In den folgenden Beiträgen tritt der Autor vor allem der Relativierung des Widerstands gegen den Nationalsozialismus entgegen. Zum Teil werde versucht, die Mitglieder des Widerstands als bloße Gesinnungsethiker abzutun und sie den Handlungsethikern gegenüberzustellen, die die Ostfront verteidigten. Für Perels ist der Widerstand das weiterhin gültige Beispiel für demokratisches Verständnis; er räumt jedoch gleichzeitig mit dem gern gehegten Bild auf, daß die Bundesrepublik sich diesem Vermächtnis ernsthaft verpflichtet fühle. Eine Identifikation mit dem Widerstand habe es in der Nachkriegszeit kaum gegeben, und die Justiz habe die Mitglieder des Widerstands bis vor kurzem noch als Verbrecher qualifiziert.

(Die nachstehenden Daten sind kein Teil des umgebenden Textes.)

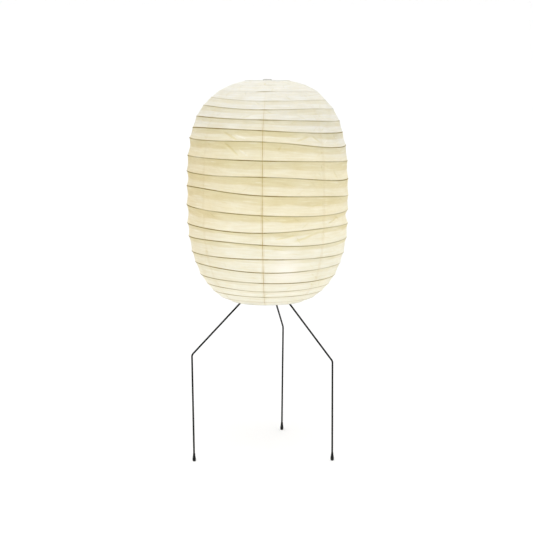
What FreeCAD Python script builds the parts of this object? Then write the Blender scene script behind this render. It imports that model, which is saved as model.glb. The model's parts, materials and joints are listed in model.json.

Den meisten Attacken Perels gegen den konservativen Geschichtsrevisionismus kann man uneingeschränkt zustimmen, obwohl seine Argumentation bisweilen mit recht grobem Pinselstrich gezeichnet erscheint. So ist sein Plädoyer, den 8. Mai als Befreiungstag zu betrachten, während die konservative Kritik ihn zumindest als ambivalenten Tag sehen will, zwar ganz berechtigt, denn wer die Befreiung nicht als das entscheidende Ereignis ansieht, muß zwangsläufig das NS-System in der einen oder anderen Form legitimieren. Auch wenn damit einhergeht, daß die Vertreibung nicht am 8. Mai 1945, sondern gewissermaßen bereits am 30. Januar 1933 begann, sollte doch Vorsicht geboten sein, das Vertreibungsunrecht durch das größere Unrecht des mit dem Aggressionskrieg gen Osten verbundenen Leidens konsumiert zu sehen, wie dies bei Perels durchklingt. Solche Aufrechnung von Unrecht mit Unrecht ist es ja gerade, die Perels den konservativen Geschichtsrevisionisten vorhält.